The value of a Decision Intelligence Platform is not derived from a single use case, but from the compounding impact across multiple decision domains.

A typical value bridge includes:

  • Revenue uplift (5–15%)
    Driven by cross-sell, improved conversion, and targeted acquisition
  • Pricing improvement (5–10%)
    Through systematic repricing and benchmark alignment
  • Cost optimization (3–8%)
    Via route and asset efficiency gains
  • M&A uplift (variable)
    Through improved deal selection and integration

In aggregate, this translates to:

300–800 basis points of EBITDA expansion

6. Implementation: a pragmatic path to scale

Despite its strategic implications, implementation does not require a large-scale transformation upfront.
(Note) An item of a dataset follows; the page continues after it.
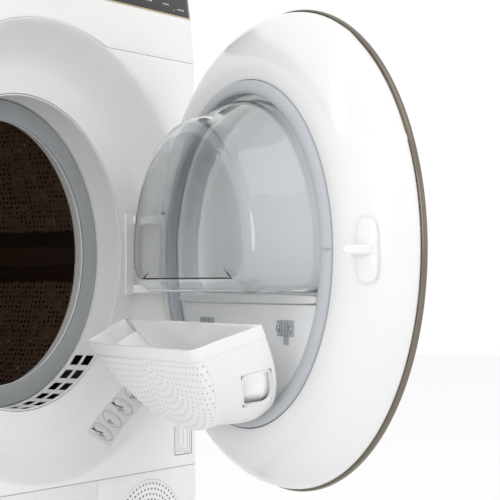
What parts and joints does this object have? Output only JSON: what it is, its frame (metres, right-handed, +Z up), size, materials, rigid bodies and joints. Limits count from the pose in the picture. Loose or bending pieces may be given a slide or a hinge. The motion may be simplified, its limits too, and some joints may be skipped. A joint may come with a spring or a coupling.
{
  "type": "front loading tumble dryer",
  "caption": "Front-loading tumble dryer with an open round door, clear bowl, swing-out fluff filter, rotating drum, tank drawer and heat-pump base.",
  "frame": {"origin": "centre of the underside of the base tray, 14 mm above the floor, on the cabinet's middle plane", "axes": "+Z up; +X to the machine's right seen from the front; +Y into the machine, from the door to the back panel"},
  "size_m": [0.596, 1.0841, 0.85],
  "materials": {
    "white_plastic": "satin moulded white",
    "white_steel": "white powder coat",
    "black_gloss": "polished black",
    "chrome": "warm satin chrome",
    "clear": "clear moulded",
    "seal_grey": "soft matt",
    "felt": "pressed felt",
    "drum_steel": "embossed stainless, warm reflections",
    "zinc": "galvanised",
    "dark_plastic": "matt",
    "aluminium": "mill",
    "rubber_black": "matt",
    "board_green": "satin"
  },
  "bodies": {
    "cabinet": {"base_tray": "dark_plastic", "foot_front_left": "rubber_black", "foot_front_right": "rubber_black", "foot_rear_left": "rubber_black", "foot_rear_right": "rubber_black", "left_side_panel": "white_steel", "right_side_panel": "white_steel", "back_panel": "zinc", "power_inlet": "dark_plastic", "top_panel": "white_plastic", "front_panel": "white_steel", "plinth_panel": "white_plastic", "plinth_grille": "white_plastic", "upper_fascia": "white_plastic", "trim_strip": "chrome", "control_panel": "black_gloss", "display_window": "black_gloss", "control_board": "board_green", "front_bulkhead": "zinc", "door_catch": "white_plastic", "filter_duct": "dark_plastic", "rear_bulkhead": "zinc", "rear_bearing": "zinc", "rear_air_cover": "zinc", "throat_ring": "white_plastic", "felt_ring": "felt", "motor": "aluminium", "drive_belt": "rubber_black", "fan_housing": "dark_plastic", "evaporator": "aluminium", "condenser": "aluminium", "compressor": "dark_plastic", "condensate_pump": "white_plastic", "hinge_bracket": "zinc", "hinge_pin": "zinc"},
    "drum": {"drum": "drum_steel", "drum_lifter_1": "white_plastic", "drum_lifter_2": "white_plastic", "drum_lifter_3": "white_plastic", "drum_shaft": "zinc"},
    "motor_rotor": {"motor_pulley": "zinc", "fan_wheel": "dark_plastic"},
    "tension_pulley": {"tension_pulley": "dark_plastic"},
    "roller_left": {"roller_left": "rubber_black"},
    "roller_right": {"roller_right": "rubber_black"},
    "door": {"hinge_leaf": "zinc", "door_outer_panel": "white_plastic", "door_rim": "chrome", "door_inner_shell": "white_plastic", "door_seal": "seal_grey", "door_bowl": "clear", "filter_housing": "white_plastic", "latch_hook": "white_plastic"},
    "filter": {"filter_frame": "white_plastic", "filter_mesh": "white_plastic"},
    "knob": {"program_knob": "chrome"},
    "button_power": {"button_power": "chrome"},
    "button_start": {"button_start": "chrome"},
    "tank_drawer": {"tank_drawer": "black_gloss"},
    "service_door": {"service_door": "white_plastic"}
  },
  "joints": [
    {"name": "door_hinge", "type": "hinge", "parent": "cabinet", "child": "door", "pos_m": [0.2424, -0.3217, 0.407], "axis": [0, 0, 1], "range_deg": [-61.83, 28.17]},
    {"name": "filter_swing", "type": "hinge", "parent": "door", "child": "filter", "pos_m": [0.09226, -0.51627, 0.2366], "axis": [0.4721, 0.8816, 0], "range_deg": [-15.6, 33.6]},
    {"name": "drum_spin", "type": "hinge", "parent": "cabinet", "child": "drum", "pos_m": [0, 0.03, 0.407], "axis": [0, 1, 0], "continuous": true},
    {"name": "motor_spin", "type": "hinge", "parent": "cabinet", "child": "motor_rotor", "pos_m": [0.2, -0.05, 0.081], "axis": [0, 1, 0], "continuous": true},
    {"name": "tension_spin", "type": "hinge", "parent": "cabinet", "child": "tension_pulley", "pos_m": [0.06541, -0.165, 0.08083], "axis": [0, 1, 0], "continuous": true},
    {"name": "roller_left_spin", "type": "hinge", "parent": "cabinet", "child": "roller_left", "pos_m": [-0.1587, -0.182, 0.13212], "axis": [0, 1, 0], "continuous": true},
    {"name": "roller_right_spin", "type": "hinge", "parent": "cabinet", "child": "roller_right", "pos_m": [0.1587, -0.182, 0.13212], "axis": [0, 1, 0], "continuous": true},
    {"name": "knob_turn", "type": "hinge", "parent": "cabinet", "child": "knob", "pos_m": [0, -0.28776, 0.763], "axis": [0, 0.9917, -0.1289], "continuous": true},
    {"name": "power_press", "type": "slide", "parent": "cabinet", "child": "button_power", "axis": [0, 0.9917, -0.1289], "range_m": [0, 0.0022], "stiffness_N_per_m": 800},
    {"name": "start_press", "type": "slide", "parent": "cabinet", "child": "button_start", "axis": [0, 0.9917, -0.1289], "range_m": [0, 0.0022], "stiffness_N_per_m": 800},
    {"name": "tank_slide", "type": "slide", "parent": "cabinet", "child": "tank_drawer", "axis": [0, -1, 0], "range_m": [0, 0.4]},
    {"name": "service_door_hinge", "type": "hinge", "parent": "cabinet", "child": "service_door", "pos_m": [-0.1, -0.288, 0.012], "axis": [1, 0, 0], "range_deg": [0, 90]}
  ],
  "couplings": [
    {"joint": "filter_swing", "follows": "door_hinge", "ratio": -0.5418},
    {"joint": "motor_spin", "follows": "drum_spin", "ratio": 24.91},
    {"joint": "tension_spin", "follows": "drum_spin", "ratio": -20.64},
    {"joint": "roller_left_spin", "follows": "drum_spin", "ratio": -9.57},
    {"joint": "roller_right_spin", "follows": "drum_spin", "ratio": -9.57}
  ]
}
Leading operators follow a focused approach:

Step 1: Targeted pilot (4–6 weeks)

  • Single geography
  • 1–2 decision domains
  • Clear financial metrics

Step 2: Regional scaling

  • Expand across geographies
  • Integrate additional datasets

Step 3: Enterprise deployment

  • Extend across all decision domains
  • Embed into workflows

This approach ensures early value realization while building toward a system-wide capability.

7. The emerging divide: asset operators vs decision-driven operators

As the industry evolves, a clear distinction is emerging between two types of operators:

Asset-centric operators

  • Focus on scale and footprint
  • Rely on traditional decision processes
  • Experience margin pressure over time

Decision-driven operators

  • Leverage integrated intelligence
  • Continuously optimize across the system
  • Achieve superior growth and profitability

The implication is profound:

Competitive advantage will increasingly be defined not by asset ownership, but by the ability to make better decisions—consistently and at scale.

8. Conclusion

Waste management is entering a new phase of evolution.

The next frontier is not operational efficiency alone, but decision excellence—the ability to continuously identify, prioritize, and execute the highest-value actions across the enterprise.

The organizations that build Decision Intelligence Platform will not only improve performance; they will redefine how the industry operates.